I disagree with Madden, however, regarding Bonds’ attitude towards the fans. I think he wants them to love him; he just hasn’t been willing to meet them half way.

While giving the appearance of an intimate portrait, David Grann’s attempt to turn Barry Bonds into a race-political icon, only adds to the distance between informed reader and subject. Transparent dishonesty will do that. But then, what can you expect from a newspaper that is edited by people who hate sports, and who ran a front-page magazine story a few years ago, suggesting that baseball’s lack of popularity among black fans was indicative of some sort of subtle racism in Major League Baseball, Inc.’s approach to them? Once again, the mighty Times has struck out.

* * *


Il Ragno said...
Stix:

As your article dates from 2002, I thought you might be interested - okay, okay: grimly amused - to learn David Grann has since graduated from profiling Barry Bonds and finding only Caucasian evil to a sober investigation of prison violence, in which he discovers only - wait; I'll let you guess.

Considering that the now-infamous report of the depressing omnipresence of black-on-white prison rape only (belatedly) confirmed what every sentient American already knew, you'd think Grann would find reordering reality to fit his usual narrative arc would be particularly tough sledding in this case.... well, you can never lose money overestimating the shamelessness of an MSM lefty.
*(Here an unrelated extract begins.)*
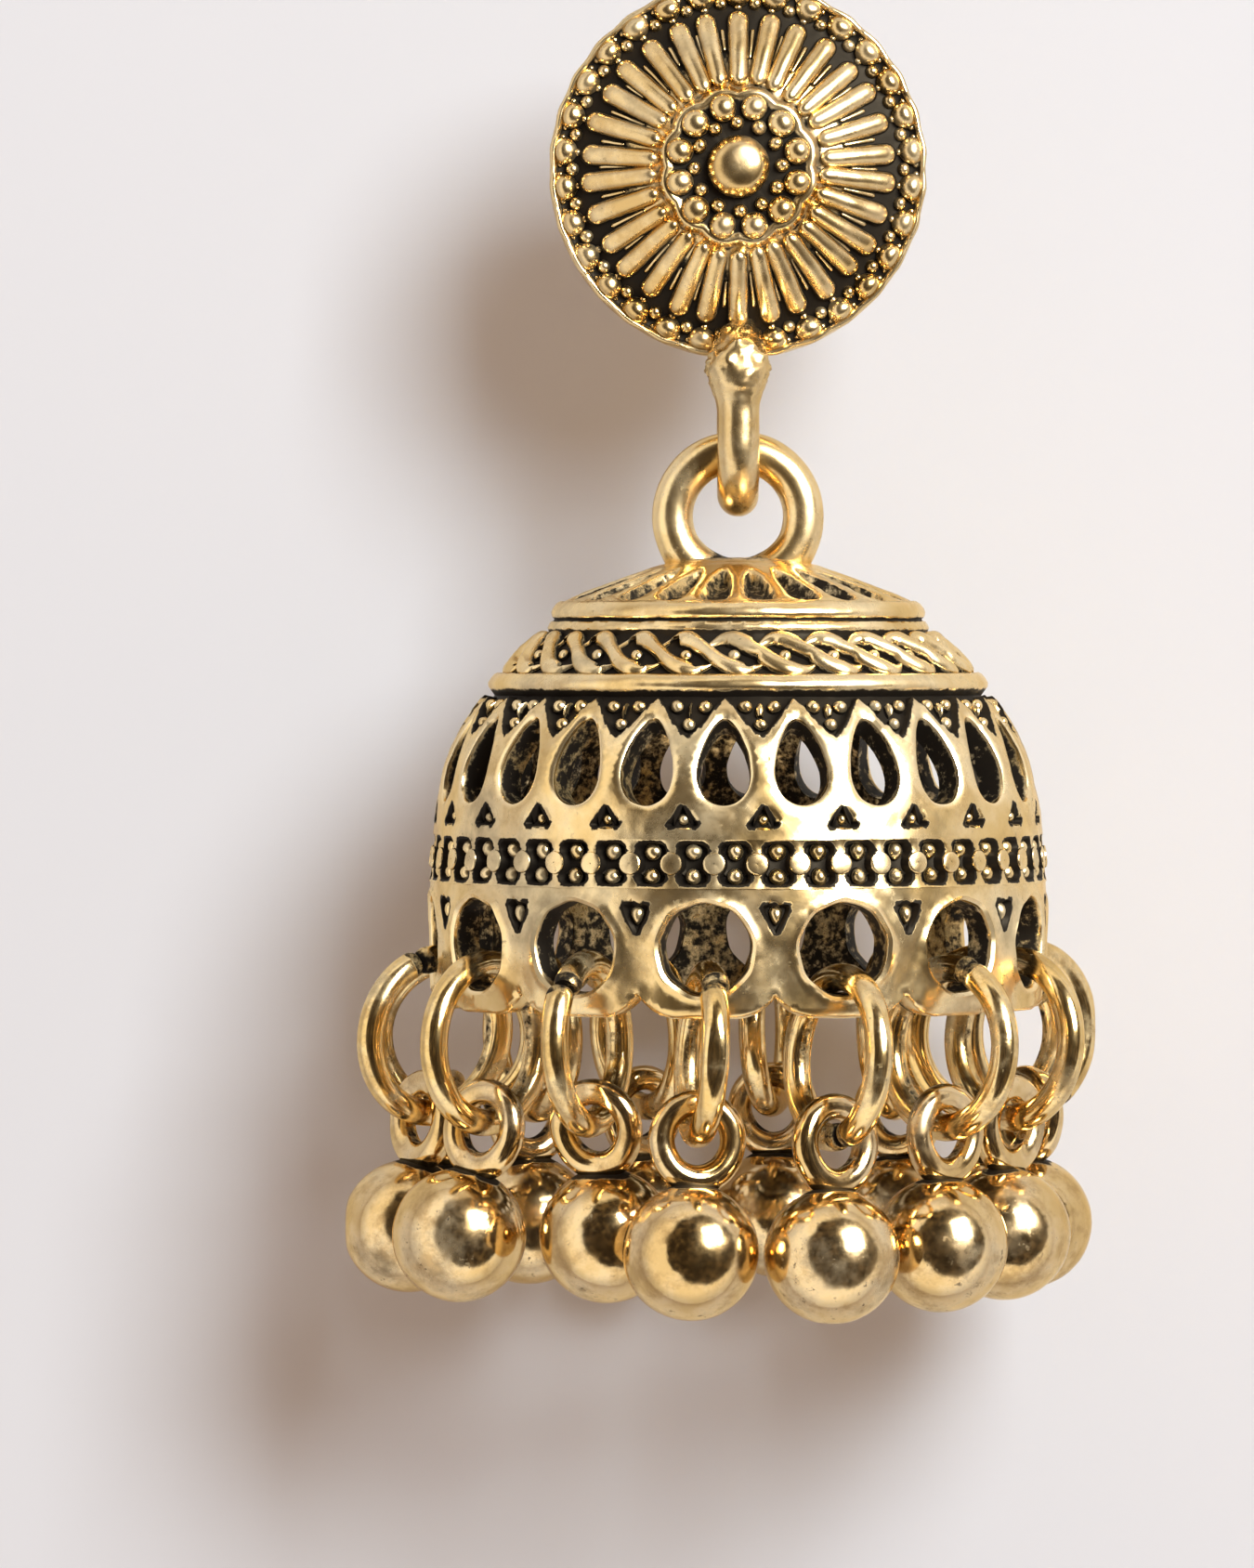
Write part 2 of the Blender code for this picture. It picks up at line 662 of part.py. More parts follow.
def make_drops(ring_gold, ball_gold, axis):
    """The jump rings through the rim holes and the balls that hang on them."""
    ring = mesh_from(
        wire_ring(JUMP_RING_RADIUS, JUMP_RING_WIRE, JUMP_RING_SEGMENTS, JUMP_RING_SIDES), "jump_ring"
    )
    ring.transform(Matrix.Translation((0.0, 0.0, -JUMP_RING_RADIUS)))
    ball, ball_reach = ball_drop_mesh()
    bar_top = CAP_TOP - BELL_HEIGHT + RIM_HOLE_BAR
    bar_radius = line_radius(0.95) - BELL_WALL / 2.0
    for i, (right, front, ring_turn, ball_turn, ride, ring_share) in enumerate(HANGING[:DROPS]):
        turn = math.radians(drop_angle(i))
        seat = bar_top + JUMP_RING_WIRE * (0.5 + ride) + LINK_CLEARANCE
        top = Vector((bar_radius * math.sin(turn), -bar_radius * math.cos(turn) - LOOP_FORWARD, seat))
        target = Vector((right * BELL_RADIUS, -front * BELL_RADIUS - LOOP_FORWARD, 0.0))
        lean = Vector((target.x - top.x, target.y - top.y, 0.0))
        length = 2.0 * JUMP_RING_RADIUS + ball_reach
        height = math.sqrt(length**2 - lean.length_squared)
        down = (lean * ring_share - Vector((0.0, 0.0, height))).normalized()
        plane = turn + math.radians(ring_turn)
        across = Vector((math.sin(plane), -math.cos(plane), 0.0))
        name = f"{i + 1:02d}"
        ring_matrix = hung(top, down, across)
        place(f"jump_ring_{name}", ring, ring_gold, axis, ring_matrix)
        low = top + down * 2.0 * JUMP_RING_RADIUS
        rest = Vector((target.x - low.x, target.y - low.y, 0.0))
        ball_down = rest - Vector((0.0, 0.0, math.sqrt(ball_reach**2 - rest.length_squared)))
        ball_plane = plane + math.radians(ball_turn)
        ball_across = Vector((math.sin(ball_plane), -math.cos(ball_plane), 0.0))
        place(f"ball_drop_{name}", ball, ball_gold, axis, hung(low, ball_down, ball_across))


def main():
    """Builds the earring."""
    clear_scene()
    disc_gold = material("disc_gold", DISC_GOLD)
    bell_gold = material("bell_gold", BELL_GOLD)
    ring_gold = material("ring_gold", RING_GOLD)
    ball_gold = material("ball_gold", BALL_GOLD)
    axis = bpy.data.objects.new("bell_swing_axis", None)
    axis.empty_display_size = LOOP_WIRE
    axis.location = LOOP_CENTRE
    bpy.context.scene.collection.objects.link(axis)
    bpy.context.view_layer.update()
    make_stud(disc_gold)
    make_bell(bell_gold, axis)
    make_drops(ring_gold, ball_gold, axis)


main()
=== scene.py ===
"""Looks of the bell drop earring: its castings, wire and balls in antique gold, before a pale wall.

Every shape is worked out in millimetres in the row frame and turned to metres when its mesh is made. The
bell, its bail, the rings and the balls ride on the body "drop", and the stud rides on the body "stud".
"""

import logging
import math
from dataclasses import dataclass, field
from enum import Enum
from typing import Callable

import bpy
import numpy as np
from bpy.types import Material, Node, NodeSocket, NodeTree, Object
from mathutils import Matrix, Vector
from mathutils.geometry import delaunay_2d_cdt

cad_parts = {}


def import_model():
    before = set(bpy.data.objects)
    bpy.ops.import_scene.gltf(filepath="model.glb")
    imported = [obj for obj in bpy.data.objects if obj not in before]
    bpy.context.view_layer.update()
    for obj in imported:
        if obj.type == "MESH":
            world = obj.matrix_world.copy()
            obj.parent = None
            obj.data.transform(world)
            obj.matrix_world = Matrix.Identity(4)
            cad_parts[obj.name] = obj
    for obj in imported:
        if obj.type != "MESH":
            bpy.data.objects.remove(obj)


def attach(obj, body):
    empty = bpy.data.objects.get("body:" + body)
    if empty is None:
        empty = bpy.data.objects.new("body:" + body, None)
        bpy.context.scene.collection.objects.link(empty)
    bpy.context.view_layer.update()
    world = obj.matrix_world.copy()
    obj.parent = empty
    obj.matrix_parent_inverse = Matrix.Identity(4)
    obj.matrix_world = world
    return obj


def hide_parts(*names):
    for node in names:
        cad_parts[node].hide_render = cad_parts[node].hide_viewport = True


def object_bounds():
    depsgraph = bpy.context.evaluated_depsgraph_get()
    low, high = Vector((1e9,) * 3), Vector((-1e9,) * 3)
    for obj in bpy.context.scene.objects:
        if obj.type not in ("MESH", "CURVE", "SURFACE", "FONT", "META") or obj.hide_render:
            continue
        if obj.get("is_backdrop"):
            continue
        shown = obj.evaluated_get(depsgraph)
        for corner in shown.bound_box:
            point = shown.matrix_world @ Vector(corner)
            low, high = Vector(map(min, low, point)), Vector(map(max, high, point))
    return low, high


LOG = logging.getLogger("earring")
MM = 0.001
# How far the loop, the bail and the bell stand before the disc's flat back, in millimetres.
FORWARD = 1.2
# An edge that is sharper than this is drawn sharp.
SHARP_ANGLE = math.radians(50.0)
ACROSS_X = (1.0, 0.0, 0.0)
ACROSS_Y = (0.0, 1.0, 0.0)
PIECES: list[Object] = []
# Gives the rise and the patina, with its painted highlights, over a tile, at (across, down) points.
Relief = Callable[["Tile", np.ndarray], tuple[np.ndarray, np.ndarray]]


class Body(Enum):
    """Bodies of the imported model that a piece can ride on."""

    STUD = "stud"
    DROP = "drop"


class Slot(Enum):
    """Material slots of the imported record."""

    DISC = "disc_gold"
    BELL = "bell_gold"
    RING = "ring_gold"
    BALL = "ball_gold"


def smooth(value: np.ndarray) -> np.ndarray:
    """Eases a value from 0 to 1 and holds it outside that span."""
    share = np.clip(value, 0.0, 1.0)
    return share * share * (3.0 - 2.0 * share)


def wander(points: np.ndarray, size: float, seed: int) -> np.ndarray:
    """A smooth uneven field between about -1 and 1, the same on each run.

    Args:
        points: places in millimetres, one row each.
        size: length of its largest swells in millimetres.
        seed: picks one field of many.

    Returns:
        One value for each point.
    """
    rng = np.random.default_rng(seed)
    total = np.zeros(len(points))
    for octave in range(3):
        ways = rng.normal(size=(5, 3))
        ways /= np.linalg.norm(ways, axis=1)[:, None]
        phase = rng.uniform(0.0, math.tau, 5)
        turn = points @ ways.T * (math.tau / size * 2.0**octave) + phase
        total += np.sin(turn).sum(axis=1) / 2.0**octave
    return total / 5.0


def distance_to(points: np.ndarray, line: np.ndarray, closed: bool) -> np.ndarray:
    """Distance of each flat point from a line of straight stretches.

    Args:
        points: flat points, one row each.
        line: corners of the line.
        closed: whether the last corner joins the first.

    Returns:
        One distance for each point.
    """
    ends = np.roll(line, -1, axis=0) if closed else line[1:]
    starts = line if closed else line[:-1]
    along = ends - starts
    length = np.maximum((along**2).sum(axis=1), 1e-12)
    offset = points[:, None, :] - starts[None]
    share = np.clip((offset * along[None]).sum(axis=2) / length, 0.0, 1.0)
    gap = offset - share[:, :, None] * along[None]
    return np.sqrt((gap**2).sum(axis=2)).min(axis=1)


def inside(points: np.ndarray, loop: np.ndarray) -> np.ndarray:
    """Which flat points lie inside a closed loop.

    Args:
        points: flat points, one row each.
        loop: corners of the loop.

    Returns:
        One true or false value for each point.
    """
    found = np.zeros(len(points), bool)
    for (x0, y0), (x1, y1) in zip(loop, np.roll(loop, -1, axis=0)):
        crosses = (y0 > points[:, 1]) != (y1 > points[:, 1])
        rise = y1 - y0 if abs(y1 - y0) > 1e-12 else 1e-12
        at = x0 + (points[:, 1] - y0) / rise * (x1 - x0)
        found ^= crosses & (points[:, 0] < at)
    return found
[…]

Let me drop a single promo-blurb on ya - the book was an award finalist, of course - which ought to give you a concise lay of the land here:

"The Brand" by David Grann documents the rise and potential demise of the Aryan Brotherhood, a murderous gang that has spread its tentacles throughout the federal prison system and beyond. In his fearlessly reported and brilliantly written feature, Grann vividly depicts the brutal subculture of America's maximum security penitentiaries. He also tells the inspiring story of how a gutsy prosecutor named Gregory Jessner took on the gang, at great personal risk. Grann shows how by indicting the Aryan Brotherhood, Jessner is striking a blow for the rights of some of the least sympathetic victims in our society -- convicted, violent criminals who have become prey inside our prison walls.

Yup. Turns out that prison violence is indeed racial in nature; three guesses (but no prizes) on which race is the Guilty Party.

As Grann himself notes in the book:

"There are hundreds of gangs in this country: the Crips, the Bloods, the Latin Dragons, the Dark Side Nation, the Lynch Mob. But the Aryan Brotherhood is one of the few gangs that were born in prison. In 1964, as the nation's racial unrest spread into the penitentiaries, a clique of white inmates at San Quentin prison, in Marin County, California, began gathering in the yard. The men were mostly motorcycle bikers with long hair and handlebar mustaches; a few were neo-Nazis with tattoos of swastikas. Together, they decided to strike against the blacks, who were forming their own militant group, called the Black Guerrilla Family, under the influence of the celebrated prison leader George Jackson.

"Before long, they had merged with other whites at San Quentin to form a single band: the Aryan Brotherhood. While there had always been cliques in prison, known as "tips," these men were now aligned by race and resorted to a kind of violence that had never been seen at San Quentin.

"'Everything was seen through the delusional lens of race-everything,' Edward Bunker, an inmate at the time, told me. (He went on to become a novelist, and appeared as Mr. Blue in 'Reservoir Dogs.')"


If you ever get a breather between your other gigs, Stix, you might want to give THE BRAND a read - I'd look forward to one of your patented eviscerations of this fatuous ninny, and the barely-masked contempt for whites that continues to pay such rich career dividends for him.

In case you were wondering, your work is being read, and appreciated, and even furtively emailed around in the dead of night. Can't say I agree with you 100% of the time, Stix, but you continue to be among the best and most impassioned writer on race issues out there. Keep it up.